Told of the recent record against the West, Billups nodded and said, “That’ll change this year.”

Maurice Cheeks, who was every bit as calm in the heat of the fourth quarter and overtime as he always appears, was equally upbeat.

“It was a good game, a good fun game,” he said. “As I told our guys, that was a Western Conference finals team last year and we were right there. We had a chance to win the game. I’m proud of our guys, the way they came in and played that game. We’ll get better.”

It was Memphis’ kind of game for 2½ quarters, grinding and ugly. The paint was packed, the Pistons committed too many turnovers and Memphis made them pay with easy transition points in a game where points otherwise came grudgingly. But down 59-49, the Pistons scored 20 points over the final six minutes of the third quarter, sparked by the backcourt of Rodney Stuckey – back from a thumb injury that sidelined him for more than two weeks – and rookie Kentavious Cadlwell-Pope.

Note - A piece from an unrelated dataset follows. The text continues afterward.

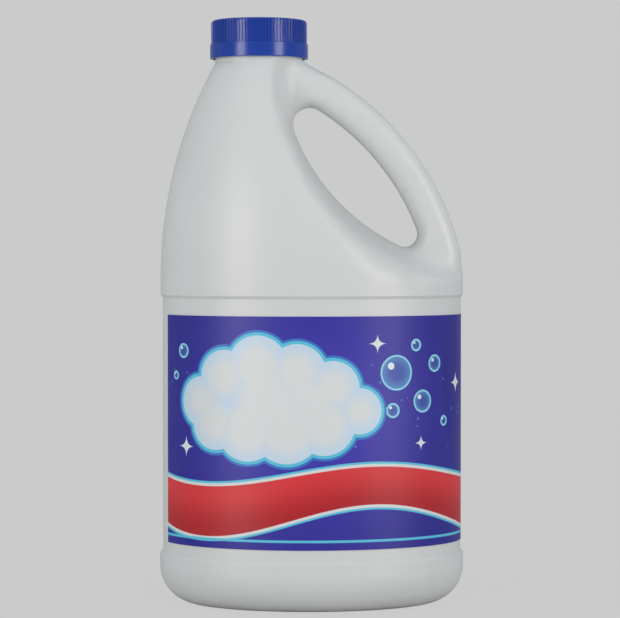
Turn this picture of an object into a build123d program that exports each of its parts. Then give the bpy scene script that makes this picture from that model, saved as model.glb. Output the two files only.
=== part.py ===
from build123d import *
import math
import os

# A bleach bottle: a blown jug with an oval body, a hollow handle moulded in one with it and an
# off-centre neck, closed by a ribbed screw cap with a foam liner, and wrapped in a film label.
# Frame: +Z up, origin on the floor at the centre of the base, +X towards the handle, the front faces -Y.
# All sizes are in millimetres and all angles in degrees.

# Body: every level section is an ellipse
body_width = 150.0
body_depth = 110.0
wall = 1.0
base_corner_radius = 19.0
push_up_height = 4.0
push_up_margin = 25.0
push_up_slope_run = 6.0
pinch_line_length = 62.0
pinch_line_width = 1.4
pinch_line_height = 0.8

# Label panel: a recessed band between two sloping steps
panel_bottom = 26.3
panel_top = 150.6
panel_recess = 1.5
step_height = 1.5

# Shoulder: arcs that leave the upright body and close on the neck
shoulder_start = 160.0
shoulder_setback = 0.4
shoulder_sections = 9

# Neck: a short foot, then the finish that the cap screws on
neck_offset = -26.0
neck_base = 266.0
neck_foot_radius = 21.6
neck_foot_drop = 2.0
neck_foot_rise = 3.2
finish_radius = 20.4
mouth_height = 284.1
bore_radius = 18.4
throat_height = 2.6
mouth_edge_radius = 0.5

# Handle: a flattened tube on an arc from the shoulder's right edge to the foot of the neck
handle_radius = 137.3
handle_corner_height = 166.0
handle_thickness = 16.6
handle_depth = 27.0
handle_edge_radius = 7.5
handle_low_angle = 15.0
handle_high_angle = 64.0
low_turn_radius = 48.0
low_turn_angle = 30.0
high_turn_radius = 33.0
high_turn_angle = 45.0
shoulder_lap = 0.5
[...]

Stuckey gave the Pistons 19 points in 23 minutes and the rookie scored all 13 of his points after halftime. There were other impressive performances, too. Andre Drummond had 16 boards and 12 points, and his tip of Smith’s missed baseline jumper with less than a minute left would’ve given the Pistons a four-point lead but was ruled basket interference. Smith had 19 points, eight rebounds and five assists, and though he shot 8 of 23 – the Pistons went hard at Mike Miller with Smith late in the game, trying to foul Miller out – the impact of his competitive edge on the Pistons is clear.

Smith, Monroe and Drummond all had three steals, another indicator of how aggressively the Pistons met the Memphis swagger head on.

Almost every question Cheeks was asked after the game, he brought it around to his appreciation for the quality of basketball played and the way his young team rose to meet the moment.

When somebody asked about perimeter shooting and the way Memphis packed the lane, Cheeks said, “The paint was packed in, but we had some guys who made some shots. We’re probably going to have to get more perimeter shooting, but, man, that was a fun game.”